Everything we know about insurgencies and terrorist groups predicts many more years of violence in Afghanistan. The Taliban are one of the wealthiest armed non-state groups in the world. Weak or developing democracies don’t often defeat insurgencies. Insurgencies last longer in counties with rugged terrain. Insurgencies last long if they have foreign backers or can find relative sanctuary in neighboring countries. Counterinsurgencies are more difficult in ethnically heterogenous societies. Poor socioeconomic development and little past experience with democracy also undermines external democratization efforts.

Preexisting conditions in Afghanistan make a successful democratization effort there nearly impossible, and policy decisions have made a successful outcome even more difficult. The risk of losing political progress with a withdrawal needs to be weighed against the fact that government and coalition forces are now killing more Afghan civilians than the Taliban are. The sacrifice of U.S. service members was unlikely to lead to a successful democratization effort when there were more than 150,000 soldiers from NATO-member countries and we were spending hundreds of billions of dollars.

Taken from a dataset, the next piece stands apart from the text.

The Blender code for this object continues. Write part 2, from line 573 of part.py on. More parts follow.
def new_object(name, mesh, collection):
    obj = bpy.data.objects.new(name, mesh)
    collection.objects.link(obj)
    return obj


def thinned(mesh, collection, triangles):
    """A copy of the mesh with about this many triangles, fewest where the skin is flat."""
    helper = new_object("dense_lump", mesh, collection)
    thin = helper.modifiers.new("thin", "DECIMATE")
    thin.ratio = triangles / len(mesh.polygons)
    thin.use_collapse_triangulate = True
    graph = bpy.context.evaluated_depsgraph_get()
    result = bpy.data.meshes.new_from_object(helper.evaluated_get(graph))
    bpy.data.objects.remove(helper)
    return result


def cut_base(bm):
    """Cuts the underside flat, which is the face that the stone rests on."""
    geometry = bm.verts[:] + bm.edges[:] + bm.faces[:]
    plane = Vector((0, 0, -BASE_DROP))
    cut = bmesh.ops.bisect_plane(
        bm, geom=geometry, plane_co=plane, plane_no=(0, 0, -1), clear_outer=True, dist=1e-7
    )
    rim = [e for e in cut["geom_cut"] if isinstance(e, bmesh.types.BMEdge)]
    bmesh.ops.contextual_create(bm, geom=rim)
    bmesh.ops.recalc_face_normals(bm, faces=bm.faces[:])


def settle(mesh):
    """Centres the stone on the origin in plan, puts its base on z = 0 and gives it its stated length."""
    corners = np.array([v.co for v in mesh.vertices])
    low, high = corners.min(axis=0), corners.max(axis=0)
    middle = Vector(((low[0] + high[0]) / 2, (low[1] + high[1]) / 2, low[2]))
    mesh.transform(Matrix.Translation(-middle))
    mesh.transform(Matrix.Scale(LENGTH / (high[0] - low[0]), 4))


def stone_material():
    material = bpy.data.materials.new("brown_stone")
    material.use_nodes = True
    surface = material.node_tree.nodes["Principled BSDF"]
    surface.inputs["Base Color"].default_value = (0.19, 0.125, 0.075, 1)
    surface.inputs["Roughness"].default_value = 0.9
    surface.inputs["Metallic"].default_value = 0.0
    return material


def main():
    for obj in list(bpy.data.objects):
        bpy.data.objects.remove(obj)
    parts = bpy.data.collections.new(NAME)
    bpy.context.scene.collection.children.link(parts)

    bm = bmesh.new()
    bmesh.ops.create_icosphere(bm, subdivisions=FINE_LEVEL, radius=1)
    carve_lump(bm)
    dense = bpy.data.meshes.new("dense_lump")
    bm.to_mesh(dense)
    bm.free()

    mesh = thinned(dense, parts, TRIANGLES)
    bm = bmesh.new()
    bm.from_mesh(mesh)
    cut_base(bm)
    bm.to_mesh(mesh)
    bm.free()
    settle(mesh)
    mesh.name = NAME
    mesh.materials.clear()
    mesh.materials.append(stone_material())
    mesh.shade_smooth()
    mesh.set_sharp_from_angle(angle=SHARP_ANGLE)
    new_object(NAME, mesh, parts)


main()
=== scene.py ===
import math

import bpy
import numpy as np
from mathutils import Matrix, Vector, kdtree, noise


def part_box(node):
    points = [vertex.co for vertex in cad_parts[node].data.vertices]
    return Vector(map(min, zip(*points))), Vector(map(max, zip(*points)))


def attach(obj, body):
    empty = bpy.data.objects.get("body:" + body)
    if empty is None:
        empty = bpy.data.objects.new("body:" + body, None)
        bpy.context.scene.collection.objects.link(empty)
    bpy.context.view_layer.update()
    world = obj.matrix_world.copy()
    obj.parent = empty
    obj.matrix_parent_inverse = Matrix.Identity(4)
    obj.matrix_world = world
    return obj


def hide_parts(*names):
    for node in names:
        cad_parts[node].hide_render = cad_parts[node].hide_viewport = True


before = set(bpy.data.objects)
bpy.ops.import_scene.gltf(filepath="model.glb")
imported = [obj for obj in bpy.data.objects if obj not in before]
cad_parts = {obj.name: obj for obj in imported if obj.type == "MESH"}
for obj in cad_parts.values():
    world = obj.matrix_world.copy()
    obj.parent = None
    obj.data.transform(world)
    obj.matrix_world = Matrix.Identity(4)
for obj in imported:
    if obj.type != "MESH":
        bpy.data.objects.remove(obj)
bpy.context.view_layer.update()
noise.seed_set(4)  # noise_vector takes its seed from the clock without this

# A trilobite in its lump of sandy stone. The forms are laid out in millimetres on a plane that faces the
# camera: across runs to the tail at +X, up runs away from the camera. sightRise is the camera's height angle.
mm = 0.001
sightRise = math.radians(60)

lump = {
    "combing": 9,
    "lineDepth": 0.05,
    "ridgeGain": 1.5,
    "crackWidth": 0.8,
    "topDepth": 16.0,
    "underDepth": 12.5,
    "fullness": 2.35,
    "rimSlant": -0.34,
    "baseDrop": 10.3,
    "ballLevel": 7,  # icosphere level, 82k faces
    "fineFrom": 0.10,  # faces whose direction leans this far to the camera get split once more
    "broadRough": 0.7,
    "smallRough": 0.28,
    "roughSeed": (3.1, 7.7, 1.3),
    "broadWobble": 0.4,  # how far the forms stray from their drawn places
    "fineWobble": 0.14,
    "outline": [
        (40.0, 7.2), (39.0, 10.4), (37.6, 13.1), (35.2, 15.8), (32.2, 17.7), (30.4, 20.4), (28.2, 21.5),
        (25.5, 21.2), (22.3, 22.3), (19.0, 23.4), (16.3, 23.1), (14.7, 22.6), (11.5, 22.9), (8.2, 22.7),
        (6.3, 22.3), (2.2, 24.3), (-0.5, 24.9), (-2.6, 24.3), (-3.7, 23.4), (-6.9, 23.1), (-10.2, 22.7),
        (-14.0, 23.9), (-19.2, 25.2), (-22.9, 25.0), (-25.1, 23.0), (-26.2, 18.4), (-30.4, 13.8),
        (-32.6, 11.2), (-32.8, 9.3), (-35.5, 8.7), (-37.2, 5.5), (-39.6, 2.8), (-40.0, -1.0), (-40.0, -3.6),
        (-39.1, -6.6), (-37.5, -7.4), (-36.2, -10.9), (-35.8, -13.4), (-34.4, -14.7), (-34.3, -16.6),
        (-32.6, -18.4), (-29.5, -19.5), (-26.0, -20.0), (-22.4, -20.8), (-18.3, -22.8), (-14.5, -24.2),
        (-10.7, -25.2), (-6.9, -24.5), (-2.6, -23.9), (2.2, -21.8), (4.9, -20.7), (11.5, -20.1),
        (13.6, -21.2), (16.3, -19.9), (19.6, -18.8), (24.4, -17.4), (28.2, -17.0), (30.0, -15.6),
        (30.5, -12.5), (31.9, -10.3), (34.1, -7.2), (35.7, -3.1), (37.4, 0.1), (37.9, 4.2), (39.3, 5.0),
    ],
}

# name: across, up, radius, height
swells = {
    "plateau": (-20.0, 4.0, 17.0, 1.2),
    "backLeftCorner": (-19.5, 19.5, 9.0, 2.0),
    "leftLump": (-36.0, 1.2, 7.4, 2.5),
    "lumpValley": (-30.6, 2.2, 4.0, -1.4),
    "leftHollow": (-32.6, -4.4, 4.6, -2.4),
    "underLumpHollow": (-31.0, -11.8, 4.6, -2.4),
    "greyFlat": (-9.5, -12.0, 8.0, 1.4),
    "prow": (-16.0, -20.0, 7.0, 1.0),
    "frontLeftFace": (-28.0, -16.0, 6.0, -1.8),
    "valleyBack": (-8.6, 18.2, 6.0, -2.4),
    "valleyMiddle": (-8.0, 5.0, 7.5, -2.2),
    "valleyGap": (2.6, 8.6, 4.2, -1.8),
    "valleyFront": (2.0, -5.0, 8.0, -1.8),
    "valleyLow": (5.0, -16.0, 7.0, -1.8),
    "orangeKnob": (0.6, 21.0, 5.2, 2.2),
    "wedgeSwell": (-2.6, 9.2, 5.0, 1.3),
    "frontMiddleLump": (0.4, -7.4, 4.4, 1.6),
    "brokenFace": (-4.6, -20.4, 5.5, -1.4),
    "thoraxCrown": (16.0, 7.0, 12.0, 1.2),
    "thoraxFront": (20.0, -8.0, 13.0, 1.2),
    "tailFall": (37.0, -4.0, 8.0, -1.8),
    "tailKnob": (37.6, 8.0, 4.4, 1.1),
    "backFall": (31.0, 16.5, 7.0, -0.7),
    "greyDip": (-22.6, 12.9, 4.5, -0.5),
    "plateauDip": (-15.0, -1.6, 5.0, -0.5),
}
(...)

It is even less likely now, with no clear strategy for success.

“A short jump is certainly easier than a long one, but no one wanting to get across a wide ditch would begin by jumping half-way,” wrote Carl von Clausewitz, the oft-quoted nineteenth-century military strategist. Meaning, military force should be wielded decisively and overwhelmingly to achieve a stated objective and then stop once it is achieved. Advocates of staying in Afghanistan indefinitely are, on this view, attempting to cross the Grand Canyon by jumping toward the middle and seeing what happens. Soldiers are being sacrificed for an objective that is unlikely to be achieved. That the real costs of the war can’t be fully tallied is less important: Under these conditions, even one more casualty can’t be justified.